◆ Source data ◆
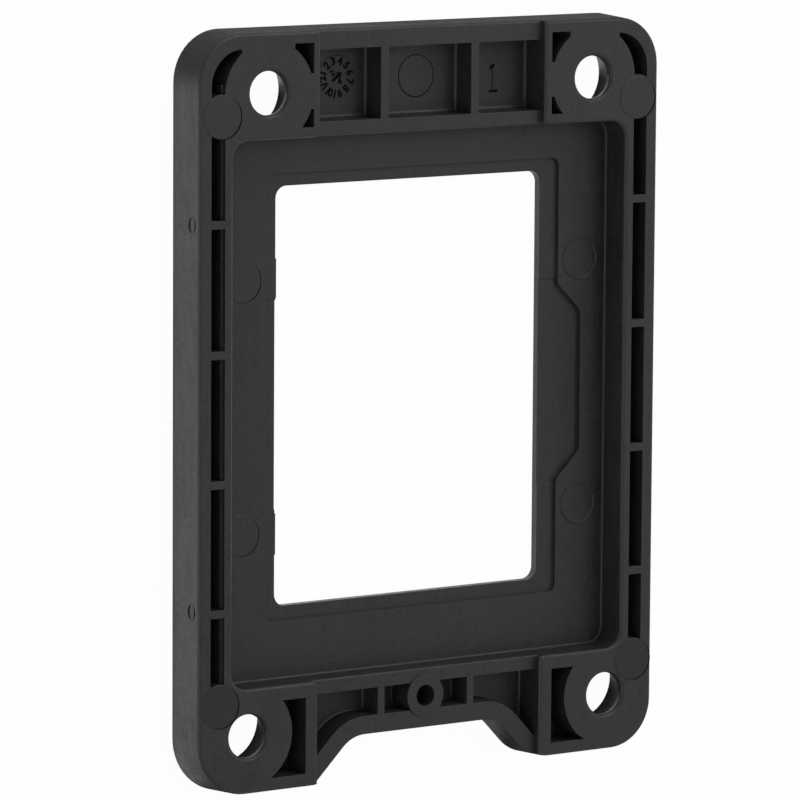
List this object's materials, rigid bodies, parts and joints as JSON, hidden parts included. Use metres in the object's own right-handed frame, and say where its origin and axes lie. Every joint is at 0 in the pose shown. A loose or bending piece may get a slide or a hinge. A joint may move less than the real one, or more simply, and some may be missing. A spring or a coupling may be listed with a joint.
{
  "type": "cpu socket retention frame",
  "caption": "Moulded frame with a stepped tray around a window, ribbed rails, pocketed bars, and corner blocks with screw holes, that holds a server processor on its socket.",
  "frame": {"origin": "middle of the outline, on the flat cover face", "axes": "+X across the width, +Y along the height towards the bar without the notch, +Z out of the ribbed mounting side"},
  "size_m": [0.0768, 0.1042, 0.0063],
  "materials": {
    "frame_plastic": "fine moulded satin"
  },
  "bodies": {
    "root": {"retention_frame": "frame_plastic"}
  },
  "joints": []
}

◆ Goal ◆
Word for word, quote all of the data above.

◆ Solution ◆
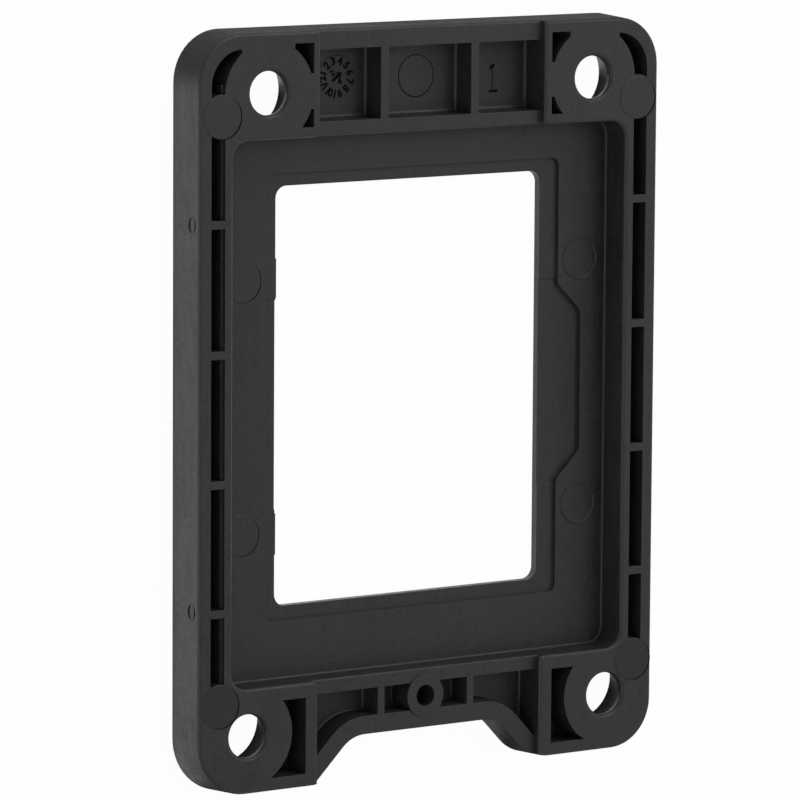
List this object's materials, rigid bodies, parts and joints as JSON, hidden parts included. Use metres in the object's own right-handed frame, and say where its origin and axes lie. Every joint is at 0 in the pose shown. A loose or bending piece may get a slide or a hinge. A joint may move less than the real one, or more simply, and some may be missing. A spring or a coupling may be listed with a joint.
{
  "type": "cpu socket retention frame",
  "caption": "Moulded frame with a stepped tray around a window, ribbed rails, pocketed bars, and corner blocks with screw holes, that holds a server processor on its socket.",
  "frame": {"origin": "middle of the outline, on the flat cover face", "axes": "+X across the width, +Y along the height towards the bar without the notch, +Z out of the ribbed mounting side"},
  "size_m": [0.0768, 0.1042, 0.0063],
  "materials": {
    "frame_plastic": "fine moulded satin"
  },
  "bodies": {
    "root": {"retention_frame": "frame_plastic"}
  },
  "joints": []
}